Online conformal inference for multi-step time series forecasting
Xiaoqian Wang, Rob J Hyndman
TL;DR
The paper tackles distribution-free uncertainty quantification for multi-step time series forecasts under nonstationary dynamics. It develops AcMCP, an online conformal prediction framework that explicitly models autocorrelation in multi-step forecast errors, and extends existing conformal tools (MSCP, MWCP, MACP, MPID) to horizons beyond one step. The authors establish that optimal $h$-step-ahead forecast errors follow an approximate MA$(h-1)$ structure and prove that AcMCP achieves asymptotic marginal coverage with finite-sample bounds that grow with horizon. Empirical results on simulated and real datasets show AcMCP delivering coverage close to target within local windows while providing adaptive, informative prediction intervals, and the authors provide an open-source R package for implementation. The work offers a practical, distribution-free approach to reliable multi-step uncertainty quantification in time series with potential broad impact on forecasting in economics, energy, and related domains.
Abstract
We consider the problem of constructing distribution-free prediction intervals for multi-step time series forecasting, with a focus on the temporal dependencies inherent in multi-step forecast errors. We establish that the optimal $h$-step-ahead forecast errors exhibit serial correlation up to lag $(h-1)$ under a general non-stationary autoregressive data generating process. To leverage these properties, we propose the Autocorrelated Multi-step Conformal Prediction (AcMCP) method, which effectively incorporates autocorrelations in multi-step forecast errors, resulting in more statistically efficient prediction intervals.
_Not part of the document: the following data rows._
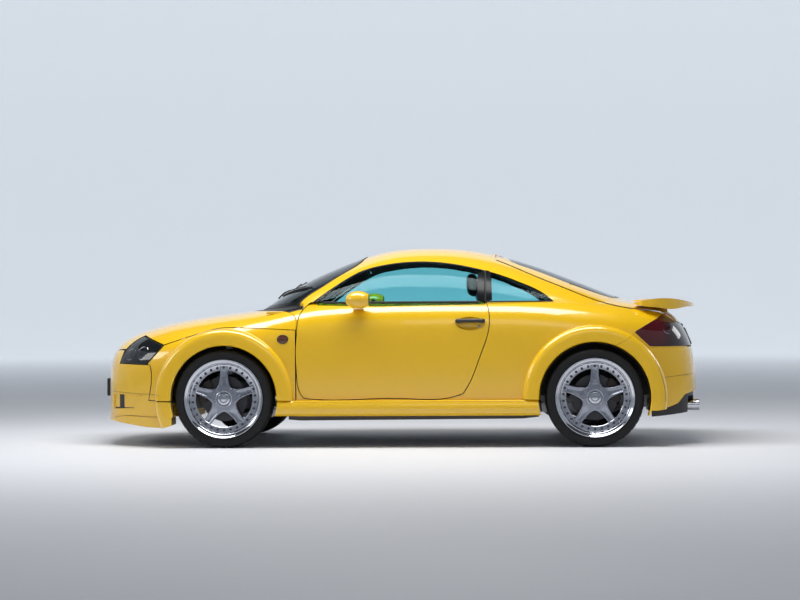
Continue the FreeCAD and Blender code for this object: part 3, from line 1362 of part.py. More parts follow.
def make_steering_wheel():
    centre, line = column_line()
    ring = Part.makeTorus(WHEEL_RIM_RADIUS, WHEEL_RIM_THICK, centre, line)
    hub = rod(centre - line * COLUMN_RADIUS, centre + line * WHEEL_RIM_THICK, 3 * COLUMN_RADIUS)
    across = V(0, WHEEL_RIM_RADIUS, 0)
    down = line.cross(V(0, 1, 0)) * WHEEL_RIM_RADIUS
    spokes = [rod(centre, centre + way, WHEEL_SPOKE_RADIUS) for way in (across, across * -1, down)]
    return joined([ring, hub] + spokes)


def make_seat():
    body = side_prism(SEAT_SHARES, -SEAT_Y - SEAT_WIDE / 2, SEAT_WIDE / 2 - SEAT_Y)
    head = side_prism(HEADREST_SHARES, -SEAT_Y - HEADREST_WIDE / 2, HEADREST_WIDE / 2 - SEAT_Y)
    box = body.BoundBox
    floor_z = min(row[5] for row in FLOOR_BOX_SHARES) * ROOF_HEIGHT
    foot = block(V(box.XMin + SEAT_WIDE / 8, -SEAT_Y - SEAT_WIDE / 3, floor_z),
                 V(box.XMin + SEAT_WIDE, SEAT_WIDE / 3 - SEAT_Y, box.ZMin + SEAT_WIDE / 8))
    posts = []
    for y in (-HEADREST_WIDE / 4, HEADREST_WIDE / 4):
        top = V(head.BoundBox.Center.x, y - SEAT_Y, head.BoundBox.ZMin + HEADREST_WIDE / 8)
        posts.append(rod(top - V(0, 0, HEADREST_WIDE / 2), top, POST_RADIUS))
    return joined([body, head, foot] + posts)


def make_rear_seats():
    inner, outer = REAR_SEAT_Y
    left = side_prism(REAR_SEAT_SHARES, -outer, -inner)
    return joined([left, mirrored(left), boxes(BENCH_BOX_SHARES)])


def make_mirror():
    """Return a left mirror housing with a flat back, on its foot at the door."""
    x, y, z = MIRROR_SHARES
    centre = V(wheelbase_x(x), -y * HALF_WIDTH, z * ROOF_HEIGHT)
    long, deep, tall = MIRROR_RADII
    behind = block(centre + V(MIRROR_GLASS_X, -deep, -tall), centre + V(long, deep, tall))
    low = centre - V(long / 2, 0, tall)
    foot = block(low, centre + V(long / 3, long, -tall / 2))
    foot = foot.cut(joined([BODY[0.0], HOUSE[0.0]]))
    return whole(joined([egg(centre, MIRROR_RADII).cut(behind), foot]).cut(BODY[0.0]))


def make_wing():
    points = WING_PLAN_SHARES + [(x, -y) for x, y in reversed(WING_PLAN_SHARES[1:-1])]
    blade = side_prism(WING_SHARES, -WIDE, WIDE)
    blade = whole(blade.common(plan_prism(points, 0, HIGH)).cut(hull(-WING_GAP)))
    stand = whole(boxes(WING_STAND_BOX_SHARES).cut(joined([BODY[0.0], HOUSE[0.0]])))
    return joined([blade, stand, mirrored(stand)])


def make_plain_parts():
    """Return the nodes that stand alone."""
    engine = make_engine()
    suspension, shaft = make_front_suspension()
    engine = joined([engine, shaft, mirrored(shaft)])
    return {
        "body_shell": joined([make_body_shell().cut(flap_pocket()), flap_pin()]),
        "floor_pan": make_floor(),
        "front_frame": make_front_frame(),
        "front_bumper": make_front_bumper(),
        "front_grille": make_grille(),
        "rear_bumper": make_rear_bumper(),
        "rear_apron": make_apron(),
        "scuttle_panel": make_cowl(),
        "windscreen": make_windscreen(),
        "hood": make_hood(),
        "tailgate": make_tailgate(),
        "rear_window": make_rear_glass(),
        "wing": make_wing(),
        "fuel_flap": make_flap(),
        "engine": engine,
        "front_suspension": suspension,
        "rear_suspension": make_rear_suspension(),
        "exhaust": make_exhaust(),
        "dashboard": make_dashboard(),
        "steering_wheel": make_steering_wheel(),
        "rear_seats": make_rear_seats(),
    }


def make_paired_parts():
    """Return the left nodes that have a mirrored twin on the right."""
    return {
        "fender": make_fender(),
        "headlight": make_headlight(),
        "tail_lamp": make_tail_lamp(),
        "side_skirt": make_skirt(),
        "door": make_door(),
        "door_window": door_glass_block(),
        "quarter_window": make_quarter_window(),
        "mirror": make_mirror(),
        "seat": make_seat(),
        "knuckle": make_knuckle(),
        "rim_front": make_rim("front"),
        "tyre_front": make_tyre("front"),
        "rim_rear": make_rim("rear"),
        "tyre_rear": make_tyre("rear"),
    }


os.makedirs("parts", exist_ok=True)
NODES = make_plain_parts()
for name, shape in make_paired_parts().items():
    NODES[name + "_left"] = shape
    NODES[name + "_right"] = mirrored(shape)
for name, shape in NODES.items():
    shape.exportStep("parts/" + name + ".step")
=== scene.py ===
import bmesh
import bpy
import json
from math import atan2, copysign, cos, pi, radians, sin, sqrt, tan
from mathutils import Matrix, Vector
from mathutils.bvhtree import BVHTree


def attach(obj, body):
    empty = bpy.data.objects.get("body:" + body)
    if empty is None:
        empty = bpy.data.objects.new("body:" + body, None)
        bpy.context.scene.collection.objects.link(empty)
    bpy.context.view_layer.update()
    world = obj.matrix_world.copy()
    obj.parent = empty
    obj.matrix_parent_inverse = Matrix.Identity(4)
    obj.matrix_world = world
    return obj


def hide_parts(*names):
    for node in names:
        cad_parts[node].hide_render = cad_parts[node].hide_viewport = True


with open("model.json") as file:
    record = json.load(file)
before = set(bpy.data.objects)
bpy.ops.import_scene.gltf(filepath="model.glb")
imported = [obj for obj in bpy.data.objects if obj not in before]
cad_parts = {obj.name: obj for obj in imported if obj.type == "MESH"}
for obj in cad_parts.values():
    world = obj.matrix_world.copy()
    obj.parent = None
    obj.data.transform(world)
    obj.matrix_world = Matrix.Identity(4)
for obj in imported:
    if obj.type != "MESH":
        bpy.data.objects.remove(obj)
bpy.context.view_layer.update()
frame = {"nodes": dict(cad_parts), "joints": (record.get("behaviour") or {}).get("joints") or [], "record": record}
NODES = frame["nodes"]
SCENE = bpy.context.scene

# Places taken from the frame, in metres
AXLES = {j["child"]: Vector(j["pos_m"]) for j in frame["joints"] if j["name"].endswith("_spin")}
FRONT_X = AXLES["wheel_front_left"].x
SIDES = (("_left", -1, "driver_door"), ("_right", 1, "passenger_door"))

FORWARD = Vector((1, 0, 0))
SIDEWAYS = Vector((0, 1, 0))
UP = Vector((0, 0, 1))


# ---- materials
NOISE_DETAIL = 6.0
ROUGH_SPREAD = 0.15
WEAVE_DISTORTION = 3.0


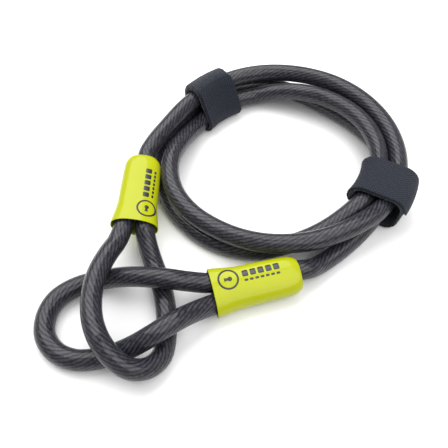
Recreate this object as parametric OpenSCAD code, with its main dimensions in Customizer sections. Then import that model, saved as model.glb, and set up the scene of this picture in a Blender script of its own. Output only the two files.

This method guarantees asymptotic marginal coverage for multi-step prediction intervals, though we note that, for finite samples, the coverage error admits an upper bound that increases with the forecasting horizon. Additionally, we extend several easy-to-implement conformal prediction methods, originally designed for single-step forecasting, to accommodate multi-step scenarios. Through empirical evaluations, including simulations and applications to data, we demonstrate that AcMCP achieves coverage that closely aligns with the target within local windows, while providing adaptive prediction intervals that effectively respond to varying conditions.